Malawi is an African country, one of the world’s poorest. The living conditions of the average Malawian are characterised by serious material want, by sickness and death, set against great courage and richness in the social graces.
Malawian culture is typified by both continuity and change. In the villages, people live in their own traditionally African way. Traditional healing, which is at the same time a manifestation of their original spirituality, is widely practised.
Malawi is a peaceful country, where the centre has been able to develop its activities in an untroubled environment.
The climate does not present any obstacles to the proper functioning of the centre.
Malawians have a generally positive attitude to the presence of Europeans in their country.
Among the major problems confronting Malawians are illnesses such as HIV/AIDS and malaria, the threat of famine in the months before the new harvest each year, a seriously inadequate water supply, poor schooling, and unemployment.
Average life expectancy has plummeted to below 40 and a more than a fifth of all children die before they are five years old. Almost every year there is a food shortage before the harvest, and this leads to stunted development among children, as well as weakening those affected and in some cases hastening death. Water often has to be carried long distances by the women, and this is not always fit for consumption. Effective learning is not easy in classes of from fifty to a hundred or more pupils. The situation is made worse by chronic teacher shortages and the almost total absence of learning materials. For a large majority of the young people who have come through the secondary school system in this unsatisfactory way, there is little prospect of paid employment. To survive, they remain dependant on the meagre proceeds from the family’s agricultural activities and this precarious existence is further compromised by the serious risk of dying at a young age through HIV/AIDS.
Location of Malawi
Malawi lies in a transitional zone between East, Central and Southern Africa. Its neighbours are Tanzania, Mozambique and Zambia. The capital is Lilongwe.

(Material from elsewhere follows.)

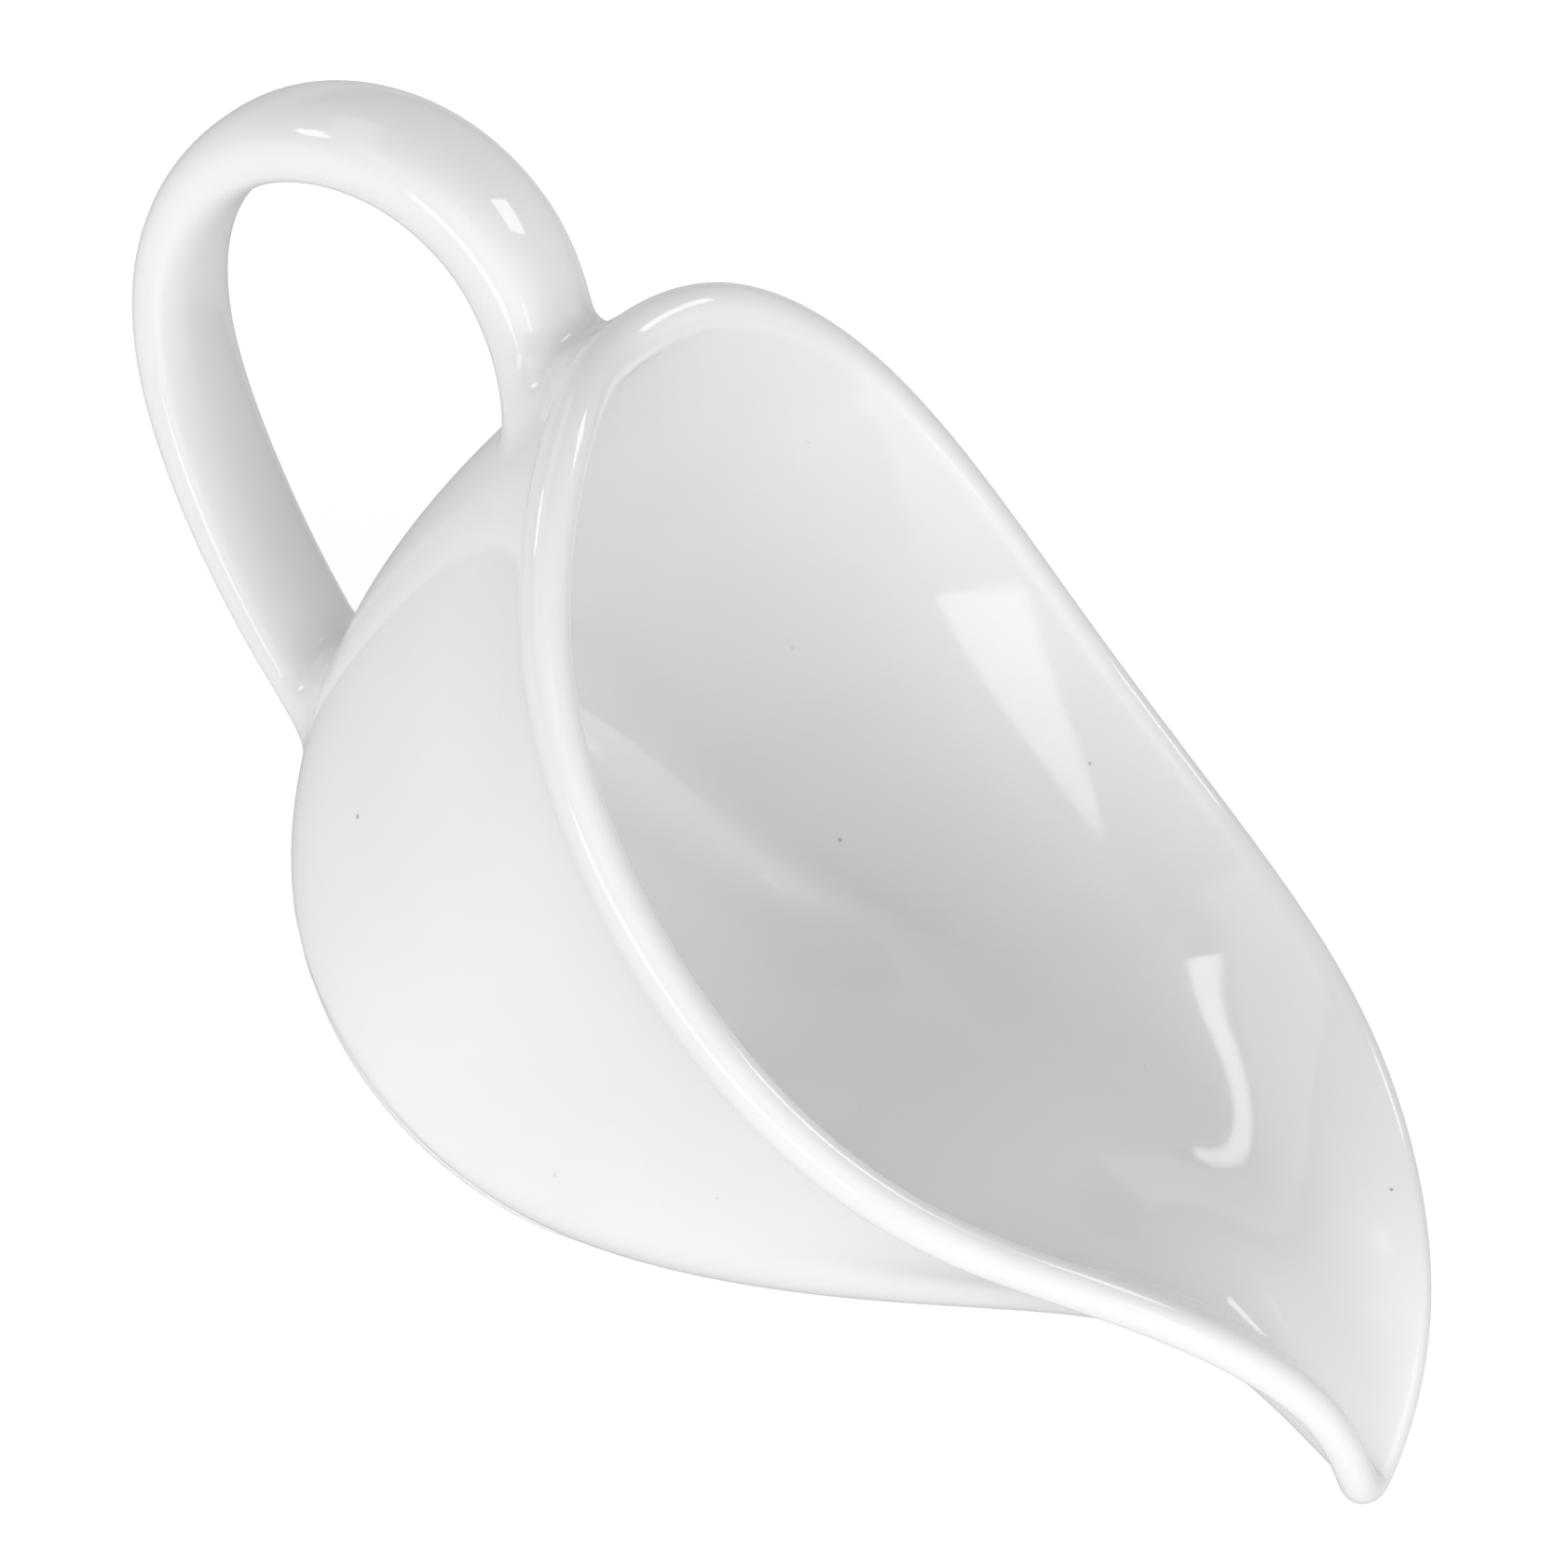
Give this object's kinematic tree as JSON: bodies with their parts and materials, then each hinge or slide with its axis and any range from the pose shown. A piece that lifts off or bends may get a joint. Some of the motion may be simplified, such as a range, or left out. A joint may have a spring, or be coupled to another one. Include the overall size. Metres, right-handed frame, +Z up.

Until 1994 Malawi was under the totalitarian leadership of Banda; under his successor, Bakili Muluzi, the North found itself in sometimes bitter opposition to the President’s party, whose power base lay in Central and Southern Malawi. Since 2004 under the President, Bingu wa Muntarika, this geographical polarisation was less marked.
Bingu wa Muntarika died suddenly of a heart attack in 2012.
Mrs Joyce Banda, who had been Vice-President and, before that, a Government Minister.
Mrs Banda is well-respected woman and the hope is that her term will bring stability to the country and revive the country’s economy. All development was stopped put under the previous president because of his bad policies. Any help is now promised and it is expected that the situation in the country will improve.
The national language is Chichewa, with English as the official language. With a population of 10 million, 80% of whom live from subsistence agriculture, Malawi is densely populated. Life expectancy, currently around 40 years, has been falling sharply, largely due to the AIDS epidemic. The most important ethnic groups, almost all of whom have their own language, are the Chewa, Njanja, Lomwe, Yao, Tumbuka, Sena, Tonga, Ngoni and Ngonde. All are Bantu. Christianity is the religion of approximately 65% of the population; this is largely adapted to their own, African, convictions. Islam is practised by about 20%. The Malawian landscape is characterised by great variety, encompassing mountains, plateau areas, Lake Malawi, low plains, and the Shire Valley. There is great variation in the climate due to the significant differences in altitude. Averaging these out, the rainy season can be said to lie between November and March. Temperatures are at their lowest in June and July, and at their hottest in October-November.
Malawi is divided into three regions – Southern, Central and Northern – and 24 districts. The Eva Demaya Centre is established in the Rumphi District of the Northern Region.
The less heavily populated Northern Region differs from the rest of the country in a number of ways – linguistically, politically and economically.
The country’s economic heartland lies in the centre-south, with Blantyre as the most important town. The North has always remained economically less developed for a variety of reasons.
The language of the North is Chitumbuka.
Notable geographical features of the region are the Viphya and the Nyika Plateaus. Lake Malawi is another important element here, as it is for the country as whole.